China’s 1st HIV drug found to be clinically safe

BEIJING, 22 June 2022:

The first drug developed in China for the treatment of HIV (human immunodeficiency virus, which can lead to the onset of AIDS or acquired immunodeficiency syndrome) has proved to be safe and effective in results of clinical trials, state-owned Xinhua agency reported today.

Aikening, or albuvirtide (ABT), is a generic drug belonging to a group of anti-HIV drugs called a fusion inhibitor – which block the virus from entering certain cells of the immune system.

The results of the phase III clinical trial, which lasted for 48 weeks, were published in the Journal of Infection and showed that the combination of ABT with Kaletra antiretroviral showed a good safety profile.

For the trials, ABT developer Frontier Biotech recruited 418 HIV patients in China – who previously failed to inhibit the virus with oral antiviral drugs.
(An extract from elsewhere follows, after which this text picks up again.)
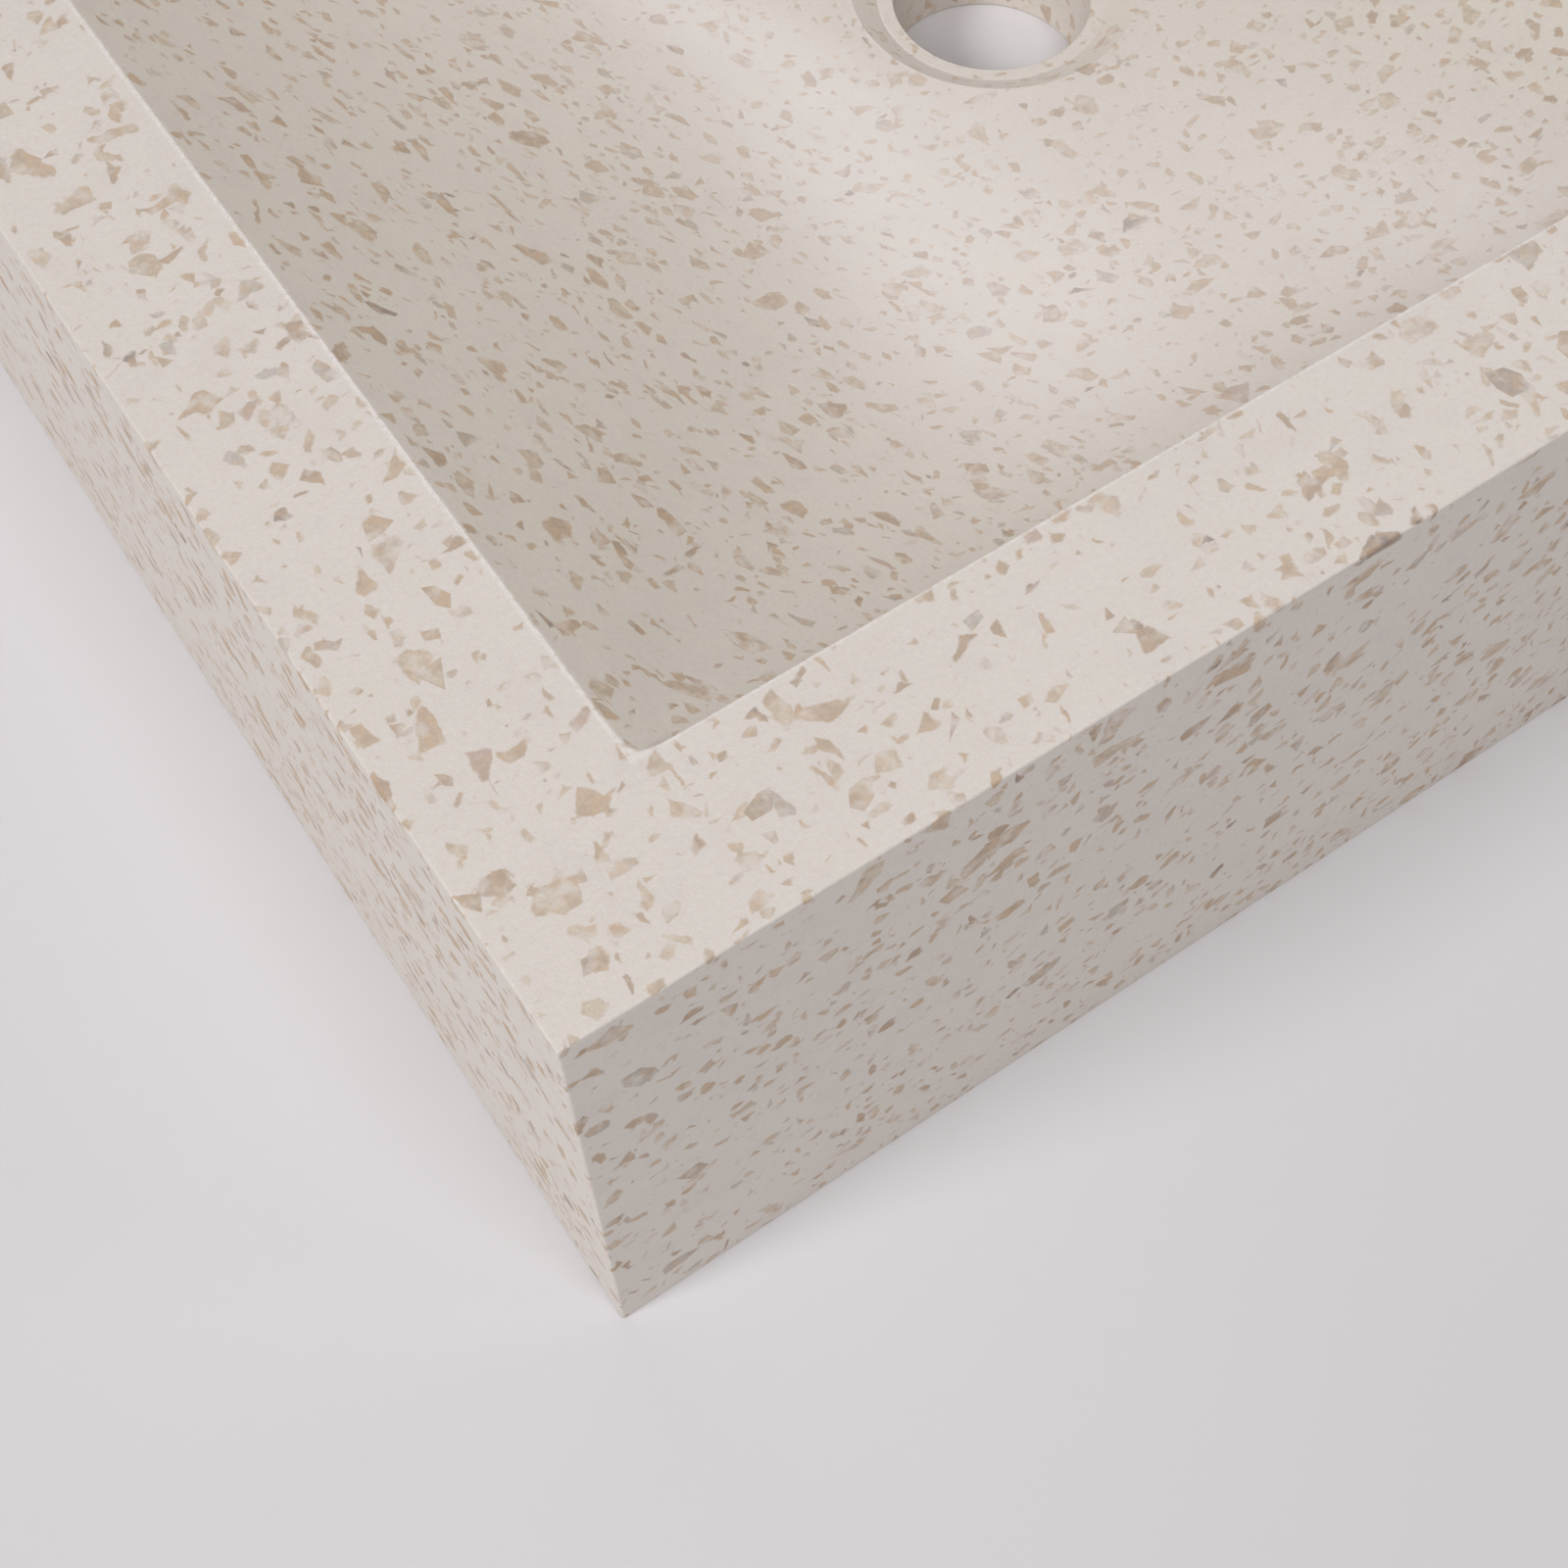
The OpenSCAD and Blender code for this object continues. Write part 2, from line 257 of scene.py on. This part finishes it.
class Nodes:
    """Adds nodes to a material, each as one call that returns the node's output."""

    def __init__(self, material):
        material.use_nodes = True
        self.tree = material.node_tree
        self.shader = self.tree.nodes["Principled BSDF"]

    def add(self, kind, inputs=None, output=0, **settings):
        node = self.tree.nodes.new(kind)
        for name, value in settings.items():
            setattr(node, name, value)
        for name, value in (inputs or {}).items():
            self.feed(node.inputs[name], value)
        return node.outputs[output]

    def feed(self, socket, value):
        if isinstance(value, bpy.types.NodeSocket):
            self.tree.links.new(value, socket)
        else:
            socket.default_value = value

    def math(self, operation, a, b=0.0):
        return self.add("ShaderNodeMath", {0: a, 1: b}, operation=operation)

    def vector(self, operation, a, b, output=0):
        return self.add("ShaderNodeVectorMath", {0: a, 1: b}, output, operation=operation)

    def split(self, kind, value):
        """The three parts of a place, for the kind XYZ, or of a colour, for the kind Color."""
        node = self.tree.nodes.new("ShaderNodeSeparate" + kind)
        self.feed(node.inputs[0], value)
        return node.outputs

    def grey(self, value):
        return self.add("ShaderNodeCombineColor", {0: value, 1: value, 2: value})

    def spread(self, value, low, high, to_low=0.0, to_high=1.0):
        """Takes low..high to to_low..to_high, held at both ends."""
        inputs = {"Value": value, "From Min": low, "From Max": high, "To Min": to_low, "To Max": to_high}
        return self.add("ShaderNodeMapRange", inputs)

    def blend(self, factor, a, b, how="MIX"):
        node = self.tree.nodes.new("ShaderNodeMix")
        node.data_type, node.blend_type = "RGBA", how
        self.feed(node.inputs[0], factor)
        self.feed(node.inputs[6], a)
        self.feed(node.inputs[7], b)
        return node.outputs[2]

    def tint(self, colour, other, most, value, low, high):
        """Brings in up to a share of another colour, as a value rises from low to high."""
        return self.blend(self.spread(value, low, high, 0, most), colour, (*other, 1))

    def noise(self, place, size_mm, detail=2.0, output=0, roughness=0.5):
        inputs = {"Vector": place, "Scale": 1 / size_mm, "Detail": detail, "Roughness": roughness}
        return self.add("ShaderNodeTexNoise", inputs, output)

    def place_mm(self):
        """Where the surface is, in millimetres in the basin's frame."""
        return self.vector("MULTIPLY", self.add("ShaderNodeTexCoord", output="Object"), (1 / MM,) * 3)

    def steps(self, value, stops):
        """One of several colours, by where a value falls between the stops."""
        node = self.tree.nodes.new("ShaderNodeValToRGB")
        self.feed(node.inputs[0], value)
        node.color_ramp.interpolation = "CONSTANT"
        while len(node.color_ramp.elements) < len(stops):
            node.color_ramp.elements.new(1.0)
        for element, (position, colour) in zip(node.color_ramp.elements, stops):
            element.position = position
            element.color = (*colour, 1.0)
        return node.outputs[0]

    def bump(self, height, distance, strength, normal=None):
        inputs = {"Height": height, "Distance": distance, "Strength": strength}
        if normal is not None:
            inputs["Normal"] = normal
        return self.add("ShaderNodeBump", inputs)

    def finish(self, colour, roughness, normal):
        self.feed(self.shader.inputs["Base Color"], colour)
        self.feed(self.shader.inputs["Roughness"], roughness)
        self.feed(self.shader.inputs["Normal"], normal)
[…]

After administering ABT and Kaletra for four weeks, 41% of participants saw their plasma viral load less than 50 copy/ml – which signified the HIV viruses were “undetected” – while 83% had been effectively treated as about 99% of HIV viruses in their bodies were inhibited, according to the study.

The clinical trial, which began in 2013, is the first of its kind in the world to use a two-drug regimen and the first conducted among an all-Asians group.

In May 2018, ABT received a new drug certificate from the National Medical Products Administration in China and as early as October of that same year, it was included as one of the main antiretroviral drugs available in the Chinese guidelines for HIV diagnosis and treatment.

According to the National Health Commission, about 1.25 million patients were living with HIV in China in 2020  – a country where about 80,000 people contract the virus each year.